The exams have been running smoothly to date, with some of exceptions:

  1. Several changes had to be made to the way exams were set in SUNLearn, particularly where students experienced problems or the SUNLearn system was placed under extremely heavy load. Many lessons had to be learnt about which methods do not work well. Guidelines had to be updated continuously as we became aware of the impact of practices. Examples are:
  • Quiz questions should be set one question per page, to allow more frequent saving (on every change of page)
  • Documentation such as example spreadsheets, or documents, may not be encrypted with passwords and the documents may not be set to open in the same window as the assessment.

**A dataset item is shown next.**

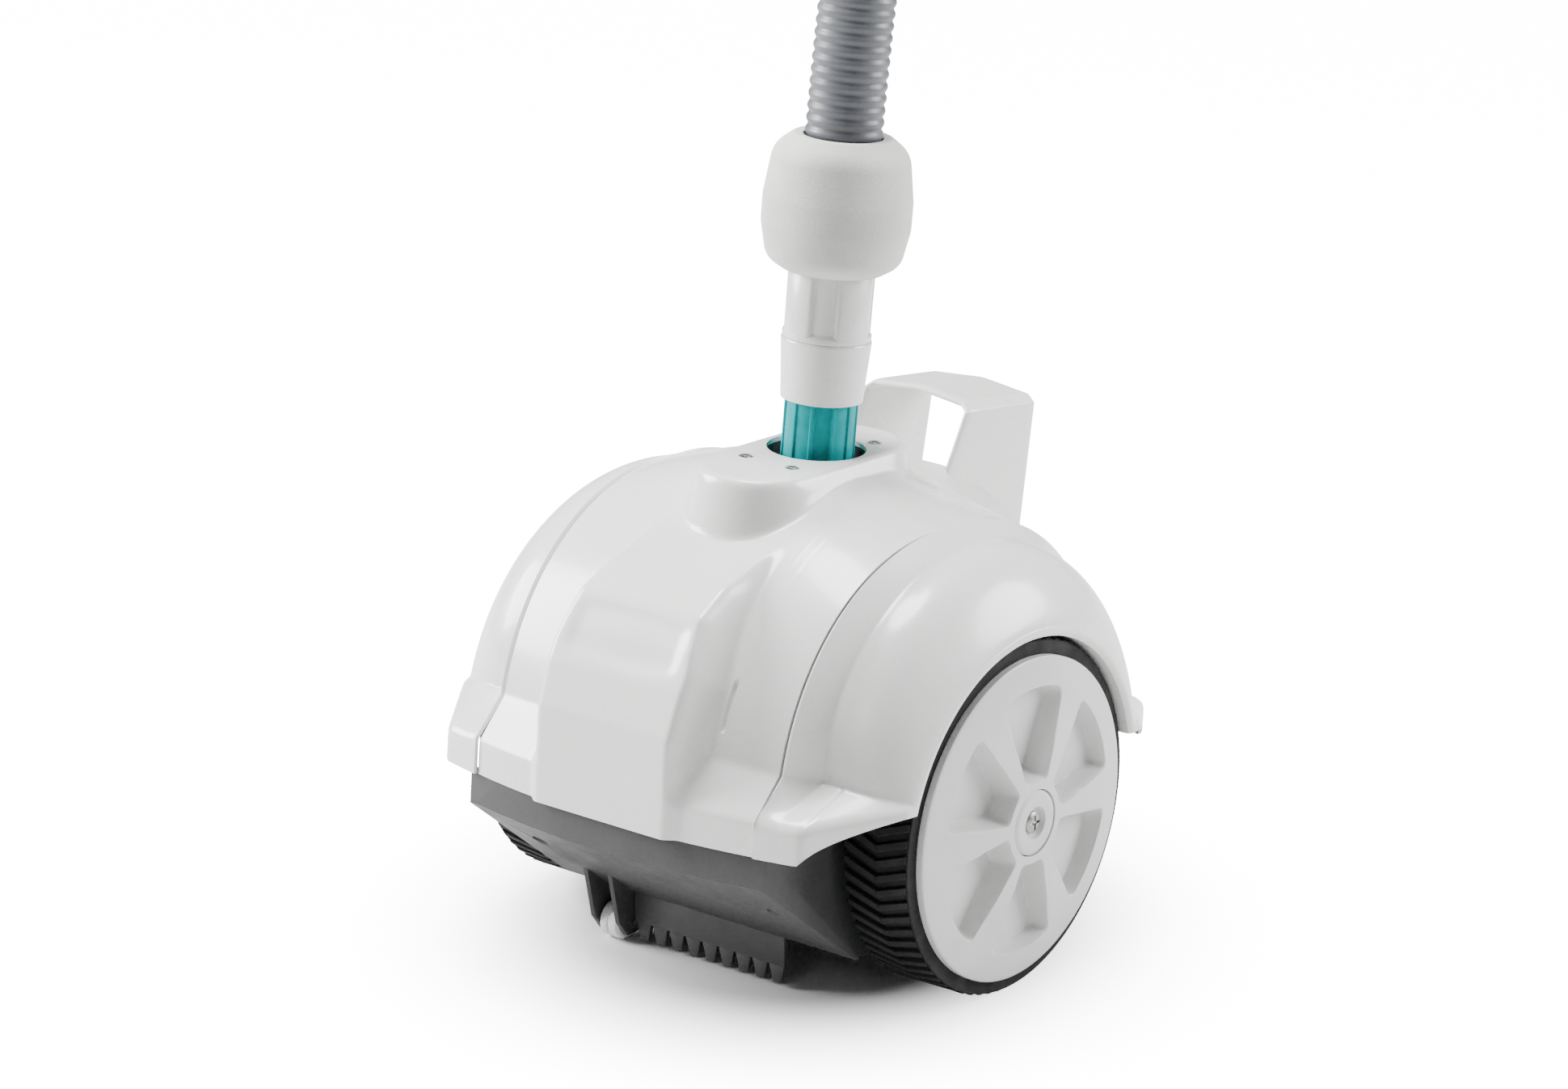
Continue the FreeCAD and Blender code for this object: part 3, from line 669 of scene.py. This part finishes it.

The preferred method is to release the document outside the actual assessment
  • Turnitin should not be used where originality cannot be tested, for example in images.
    • No changes should be made to assessments once the assessment has started.
  1. The SUNLearn system experienced very sharp load peaks on three occasions, on 16 and 20 May, as well as on 15 June. These spikes were so sudden that it was impossible to detect them early enough for proactive actions. The provisional findings are that the peaks were caused by SUNLearn assessments which had been set sub-optimally. The findings were then used to improve the guidelines for online assessments.
  2. Students on occasion had difficulties logging into SUNLearn. The support teams and support documentation have provided temporary workarounds, but a permanent solution has since been developed.
  3. Students have at times had difficulty in submitting their assessments. The 30 minutes extra time was intended to allow for this, but many students abuse the extra time as writing time and then struggle to submit at the last minute.
  4. There are indications of fraud during the online exams. This must be further investigated.
  5. The support infrastructure and teams where not always ready to cope with the volume of support calls. The team has been expanded and priority exam service desk queues have been created.
  6. Support staff had to work under extreme pressure and at times had to endure abuse from students, and even from parents of the students.

In the bigger picture, we believe the University did well to switch to the emergency fully online mode. We will however not rest on our laurels but strive to further improve the processes and systems.